Supplied material:
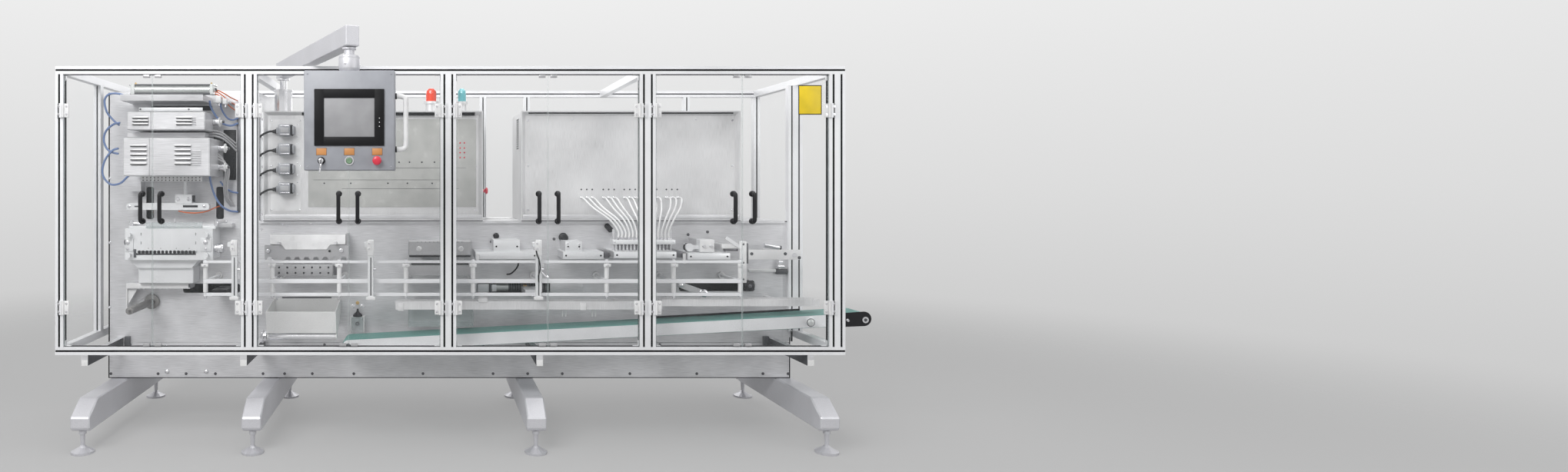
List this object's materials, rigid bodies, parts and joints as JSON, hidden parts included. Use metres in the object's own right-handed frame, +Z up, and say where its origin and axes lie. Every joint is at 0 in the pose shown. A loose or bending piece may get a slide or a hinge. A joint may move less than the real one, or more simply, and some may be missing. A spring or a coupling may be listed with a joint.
{
  "type": "form fill seal machine",
  "caption": "Guarded machine that forms, fills and seals small plastic bottles, with operator panel on a swing arm and outfeed conveyor",
  "frame": {"origin": "on the floor under the middle of the bounding box", "axes": "+X along the machine to the conveyor's end, +Y from the doors to the back, +Z up"},
  "size_m": [4.223, 1.7154, 2.061],
  "materials": {
    "stainless": "brushed stainless sheet",
    "bright": "bright machined steel",
    "profile": "pale anodised profile",
    "clear": "clear sheet",
    "white": "white",
    "black": "black",
    "panel": "grey paint",
    "belt": "teal belt",
    "red": "red",
    "green": "green",
    "lamp_red": "red lens",
    "lamp_teal": "teal lens",
    "jaw": "machined"
  },
  "bodies": {
    "machine": {"machine_housing": "stainless", "face_plate": "stainless", "leg_1": "stainless", "leg_2": "stainless", "leg_3": "stainless", "leg_4": "stainless", "foot_1": "bright", "foot_2": "bright", "foot_3": "bright", "foot_4": "bright", "foot_5": "bright", "foot_6": "bright", "foot_7": "bright", "foot_8": "bright", "guard_front_frame": "profile", "guard_back_frame": "profile", "left_pane": "clear", "right_pane": "clear", "rear_pane": "clear", "arm_post": "stainless", "cabinet_left": "stainless", "cabinet_right": "stainless", "connector_panel": "white", "beacon_red": "lamp_red", "beacon_teal": "lamp_teal", "air_cylinder": "bright", "upper_cover": "stainless", "lower_cover": "stainless", "forming_base": "stainless", "guide_rails": "bright", "outfeed_trays": "stainless", "waste_chute": "stainless", "conveyor_frame": "profile", "conveyor_belt": "belt"},
    "leaf_1": {"door_1": "clear"},
    "leaf_2": {"door_2": "clear"},
    "leaf_3": {"door_3": "clear"},
    "leaf_4": {"door_4": "clear"},
    "leaf_5": {"door_5": "clear"},
    "leaf_6": {"door_6": "clear"},
    "leaf_7": {"door_7": "clear"},
    "leaf_8": {"door_8": "clear"},
    "arm": {"swing_arm": "stainless"},
    "panel": {"operator_box": "panel", "touch_screen": "black"},
    "key": {"key_switch": "black"},
    "start": {"start_button": "green"},
    "stop": {"stop_button": "red"},
    "clamp": {"clamp_bar": "bright"},
    "front_die": {"forming_die": "jaw"},
    "spindle": {"film_spindle": "bright"},
    "carriage": {"feed_carriage": "jaw"},
    "preheat_jaw": {"preheat_press": "jaw"},
    "marking_jaw": {"marking_press": "jaw"},
    "sealing_jaw": {"sealing_press": "jaw"},
    "filler": {"filling_head": "jaw"},
    "cutter": {"cutter_arm": "jaw"},
    "drive_drum": {"drive_pulley": "black"},
    "tail_drum": {"tail_pulley": "black"},
    "roller": {"waste_roller": "bright"}
  },
  "joints": [
    {"name": "door_1_hinge", "type": "hinge", "parent": "machine", "child": "leaf_1", "pos_m": [-2.07, -0.30775, 0.537], "axis": [0, 0, -1], "range_deg": [0, 90]},
    {"name": "door_2_hinge", "type": "hinge", "parent": "machine", "child": "leaf_2", "pos_m": [-1.173, -0.30775, 0.537], "axis": [0, 0, 1], "range_deg": [0, 90]},
    {"name": "door_3_hinge", "type": "hinge", "parent": "machine", "child": "leaf_3", "pos_m": [-1.09, -0.30775, 0.537], "axis": [0, 0, -1], "range_deg": [0, 90]},
    {"name": "door_4_hinge", "type": "hinge", "parent": "machine", "child": "leaf_4", "pos_m": [-0.163, -0.30775, 0.537], "axis": [0, 0, 1], "range_deg": [0, 90]},
    {"name": "door_5_hinge", "type": "hinge", "parent": "machine", "child": "leaf_5", "pos_m": [-0.08, -0.30775, 0.537], "axis": [0, 0, -1], "range_deg": [0, 90]},
    {"name": "door_6_hinge", "type": "hinge", "parent": "machine", "child": "leaf_6", "pos_m": [0.847, -0.30775, 0.537], "axis": [0, 0, 1], "range_deg": [0, 90]},
    {"name": "door_7_hinge", "type": "hinge", "parent": "machine", "child": "leaf_7", "pos_m": [0.93, -0.30775, 0.537], "axis": [0, 0, -1], "range_deg": [0, 90]},
    {"name": "door_8_hinge", "type": "hinge", "parent": "machine", "child": "leaf_8", "pos_m": [1.807, -0.30775, 0.537], "axis": [0, 0, 1], "range_deg": [0, 90]},
    {"name": "arm_swing", "type": "hinge", "parent": "machine", "child": "arm", "pos_m": [-1.0565, 0.26025, 1.97], "axis": [0, 0, 1], "range_deg": [-60, 0]},
    {"name": "panel_swivel", "type": "hinge", "parent": "arm", "child": "panel", "pos_m": [-0.5755, -0.77975, 1.97], "axis": [0, 0, 1], "range_deg": [-90, 90]},
    {"name": "key_turn", "type": "hinge", "parent": "panel", "child": "key", "pos_m": [-0.6935, -0.82975, 1.461], "axis": [0, -1, 0], "range_deg": [0, 90]},
    {"name": "start_press", "type": "slide", "parent": "panel", "child": "start", "axis": [0, 1, 0], "range_m": [0, 0.004], "stiffness_N_per_m": 600, "springref_m": -0.002},
    {"name": "stop_press", "type": "slide", "parent": "panel", "child": "stop", "axis": [0, 1, 0], "range_m": [0, 0.005], "stiffness_N_per_m": 900, "springref_m": -0.002},
    {"name": "clamp_lift", "type": "slide", "parent": "machine", "child": "clamp", "axis": [0, 0, 1], "range_m": [-0.04, 0.05]},
    {"name": "forming_open", "type": "slide", "parent": "machine", "child": "front_die", "axis": [0, -1, 0], "range_m": [0, 0.028]},
    {"name": "spindle_turn", "type": "hinge", "parent": "machine", "child": "spindle", "pos_m": [-1.7845, 0.00025, 0.697], "axis": [0, 1, 0], "continuous": true},
    {"name": "feed_stroke", "type": "slide", "parent": "machine", "child": "carriage", "axis": [1, 0, 0], "range_m": [-0.09, 0.02]},
    {"name": "preheat_close", "type": "slide", "parent": "machine", "child": "preheat_jaw", "axis": [0, -1, 0], "range_m": [0, 0.022]},
    {"name": "marking_close", "type": "slide", "parent": "machine", "child": "marking_jaw", "axis": [0, -1, 0], "range_m": [0, 0.022]},
    {"name": "sealing_close", "type": "slide", "parent": "machine", "child": "sealing_jaw", "axis": [0, -1, 0], "range_m": [0, 0.022]},
    {"name": "filling_lift", "type": "slide", "parent": "machine", "child": "filler", "axis": [0, 0, 1], "range_m": [-0.03, 0]},
    {"name": "cutter_lift", "type": "hinge", "parent": "machine", "child": "cutter", "pos_m": [1.7605, -0.00175, 0.976], "axis": [0, 1, 0], "range_deg": [0, 10]},
    {"name": "drive_turn", "type": "hinge", "parent": "machine", "child": "drive_drum", "pos_m": [2.0775, -0.05975, 0.645], "axis": [0, 1, 0], "continuous": true},
    {"name": "tail_turn", "type": "hinge", "parent": "machine", "child": "tail_drum", "pos_m": [-0.6475, -0.05975, 0.50139], "axis": [0, 1, 0], "continuous": true},
    {"name": "roller_turn", "type": "hinge", "parent": "machine", "child": "roller", "pos_m": [-0.9115, 0.00025, 0.534], "axis": [1, 0, 0], "continuous": true}
  ],
  "couplings": [
    {"joint": "tail_turn", "follows": "drive_turn", "ratio": 1}
  ]
}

Written instruction: Print the material above once more, exactly.

Reply to the task:
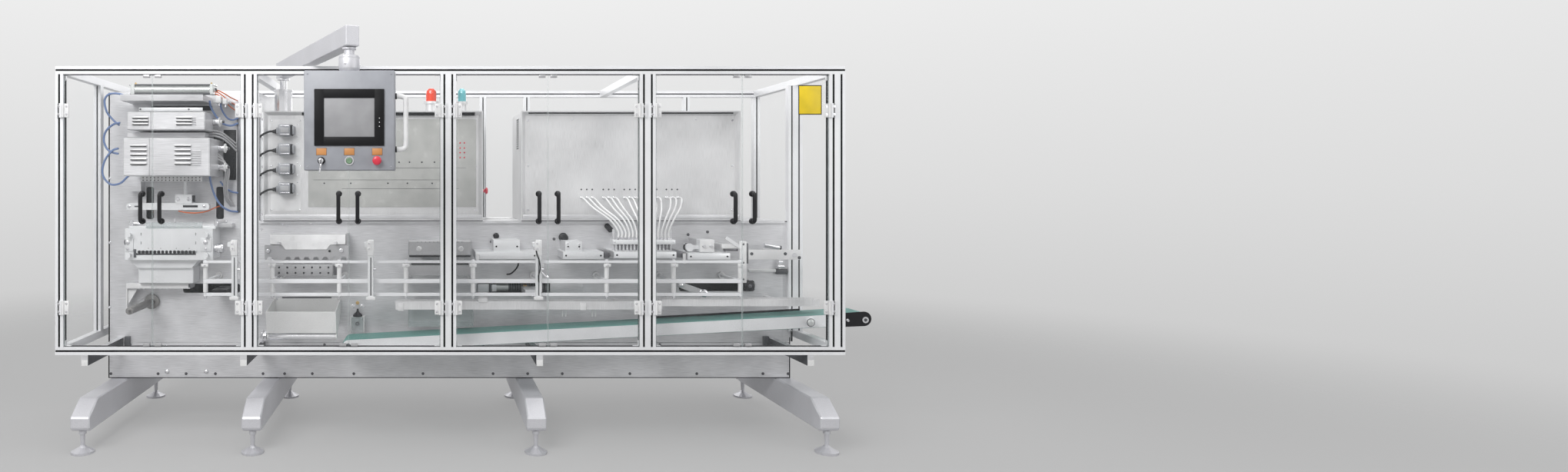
List this object's materials, rigid bodies, parts and joints as JSON, hidden parts included. Use metres in the object's own right-handed frame, +Z up, and say where its origin and axes lie. Every joint is at 0 in the pose shown. A loose or bending piece may get a slide or a hinge. A joint may move less than the real one, or more simply, and some may be missing. A spring or a coupling may be listed with a joint.
{
  "type": "form fill seal machine",
  "caption": "Guarded machine that forms, fills and seals small plastic bottles, with operator panel on a swing arm and outfeed conveyor",
  "frame": {"origin": "on the floor under the middle of the bounding box", "axes": "+X along the machine to the conveyor's end, +Y from the doors to the back, +Z up"},
  "size_m": [4.223, 1.7154, 2.061],
  "materials": {
    "stainless": "brushed stainless sheet",
    "bright": "bright machined steel",
    "profile": "pale anodised profile",
    "clear": "clear sheet",
    "white": "white",
    "black": "black",
    "panel": "grey paint",
    "belt": "teal belt",
    "red": "red",
    "green": "green",
    "lamp_red": "red lens",
    "lamp_teal": "teal lens",
    "jaw": "machined"
  },
  "bodies": {
    "machine": {"machine_housing": "stainless", "face_plate": "stainless", "leg_1": "stainless", "leg_2": "stainless", "leg_3": "stainless", "leg_4": "stainless", "foot_1": "bright", "foot_2": "bright", "foot_3": "bright", "foot_4": "bright", "foot_5": "bright", "foot_6": "bright", "foot_7": "bright", "foot_8": "bright", "guard_front_frame": "profile", "guard_back_frame": "profile", "left_pane": "clear", "right_pane": "clear", "rear_pane": "clear", "arm_post": "stainless", "cabinet_left": "stainless", "cabinet_right": "stainless", "connector_panel": "white", "beacon_red": "lamp_red", "beacon_teal": "lamp_teal", "air_cylinder": "bright", "upper_cover": "stainless", "lower_cover": "stainless", "forming_base": "stainless", "guide_rails": "bright", "outfeed_trays": "stainless", "waste_chute": "stainless", "conveyor_frame": "profile", "conveyor_belt": "belt"},
    "leaf_1": {"door_1": "clear"},
    "leaf_2": {"door_2": "clear"},
    "leaf_3": {"door_3": "clear"},
    "leaf_4": {"door_4": "clear"},
    "leaf_5": {"door_5": "clear"},
    "leaf_6": {"door_6": "clear"},
    "leaf_7": {"door_7": "clear"},
    "leaf_8": {"door_8": "clear"},
    "arm": {"swing_arm": "stainless"},
    "panel": {"operator_box": "panel", "touch_screen": "black"},
    "key": {"key_switch": "black"},
    "start": {"start_button": "green"},
    "stop": {"stop_button": "red"},
    "clamp": {"clamp_bar": "bright"},
    "front_die": {"forming_die": "jaw"},
    "spindle": {"film_spindle": "bright"},
    "carriage": {"feed_carriage": "jaw"},
    "preheat_jaw": {"preheat_press": "jaw"},
    "marking_jaw": {"marking_press": "jaw"},
    "sealing_jaw": {"sealing_press": "jaw"},
    "filler": {"filling_head": "jaw"},
    "cutter": {"cutter_arm": "jaw"},
    "drive_drum": {"drive_pulley": "black"},
    "tail_drum": {"tail_pulley": "black"},
    "roller": {"waste_roller": "bright"}
  },
  "joints": [
    {"name": "door_1_hinge", "type": "hinge", "parent": "machine", "child": "leaf_1", "pos_m": [-2.07, -0.30775, 0.537], "axis": [0, 0, -1], "range_deg": [0, 90]},
    {"name": "door_2_hinge", "type": "hinge", "parent": "machine", "child": "leaf_2", "pos_m": [-1.173, -0.30775, 0.537], "axis": [0, 0, 1], "range_deg": [0, 90]},
    {"name": "door_3_hinge", "type": "hinge", "parent": "machine", "child": "leaf_3", "pos_m": [-1.09, -0.30775, 0.537], "axis": [0, 0, -1], "range_deg": [0, 90]},
    {"name": "door_4_hinge", "type": "hinge", "parent": "machine", "child": "leaf_4", "pos_m": [-0.163, -0.30775, 0.537], "axis": [0, 0, 1], "range_deg": [0, 90]},
    {"name": "door_5_hinge", "type": "hinge", "parent": "machine", "child": "leaf_5", "pos_m": [-0.08, -0.30775, 0.537], "axis": [0, 0, -1], "range_deg": [0, 90]},
    {"name": "door_6_hinge", "type": "hinge", "parent": "machine", "child": "leaf_6", "pos_m": [0.847, -0.30775, 0.537], "axis": [0, 0, 1], "range_deg": [0, 90]},
    {"name": "door_7_hinge", "type": "hinge", "parent": "machine", "child": "leaf_7", "pos_m": [0.93, -0.30775, 0.537], "axis": [0, 0, -1], "range_deg": [0, 90]},
    {"name": "door_8_hinge", "type": "hinge", "parent": "machine", "child": "leaf_8", "pos_m": [1.807, -0.30775, 0.537], "axis": [0, 0, 1], "range_deg": [0, 90]},
    {"name": "arm_swing", "type": "hinge", "parent": "machine", "child": "arm", "pos_m": [-1.0565, 0.26025, 1.97], "axis": [0, 0, 1], "range_deg": [-60, 0]},
    {"name": "panel_swivel", "type": "hinge", "parent": "arm", "child": "panel", "pos_m": [-0.5755, -0.77975, 1.97], "axis": [0, 0, 1], "range_deg": [-90, 90]},
    {"name": "key_turn", "type": "hinge", "parent": "panel", "child": "key", "pos_m": [-0.6935, -0.82975, 1.461], "axis": [0, -1, 0], "range_deg": [0, 90]},
    {"name": "start_press", "type": "slide", "parent": "panel", "child": "start", "axis": [0, 1, 0], "range_m": [0, 0.004], "stiffness_N_per_m": 600, "springref_m": -0.002},
    {"name": "stop_press", "type": "slide", "parent": "panel", "child": "stop", "axis": [0, 1, 0], "range_m": [0, 0.005], "stiffness_N_per_m": 900, "springref_m": -0.002},
    {"name": "clamp_lift", "type": "slide", "parent": "machine", "child": "clamp", "axis": [0, 0, 1], "range_m": [-0.04, 0.05]},
    {"name": "forming_open", "type": "slide", "parent": "machine", "child": "front_die", "axis": [0, -1, 0], "range_m": [0, 0.028]},
    {"name": "spindle_turn", "type": "hinge", "parent": "machine", "child": "spindle", "pos_m": [-1.7845, 0.00025, 0.697], "axis": [0, 1, 0], "continuous": true},
    {"name": "feed_stroke", "type": "slide", "parent": "machine", "child": "carriage", "axis": [1, 0, 0], "range_m": [-0.09, 0.02]},
    {"name": "preheat_close", "type": "slide", "parent": "machine", "child": "preheat_jaw", "axis": [0, -1, 0], "range_m": [0, 0.022]},
    {"name": "marking_close", "type": "slide", "parent": "machine", "child": "marking_jaw", "axis": [0, -1, 0], "range_m": [0, 0.022]},
    {"name": "sealing_close", "type": "slide", "parent": "machine", "child": "sealing_jaw", "axis": [0, -1, 0], "range_m": [0, 0.022]},
    {"name": "filling_lift", "type": "slide", "parent": "machine", "child": "filler", "axis": [0, 0, 1], "range_m": [-0.03, 0]},
    {"name": "cutter_lift", "type": "hinge", "parent": "machine", "child": "cutter", "pos_m": [1.7605, -0.00175, 0.976], "axis": [0, 1, 0], "range_deg": [0, 10]},
    {"name": "drive_turn", "type": "hinge", "parent": "machine", "child": "drive_drum", "pos_m": [2.0775, -0.05975, 0.645], "axis": [0, 1, 0], "continuous": true},
    {"name": "tail_turn", "type": "hinge", "parent": "machine", "child": "tail_drum", "pos_m": [-0.6475, -0.05975, 0.50139], "axis": [0, 1, 0], "continuous": true},
    {"name": "roller_turn", "type": "hinge", "parent": "machine", "child": "roller", "pos_m": [-0.9115, 0.00025, 0.534], "axis": [1, 0, 0], "continuous": true}
  ],
  "couplings": [
    {"joint": "tail_turn", "follows": "drive_turn", "ratio": 1}
  ]
}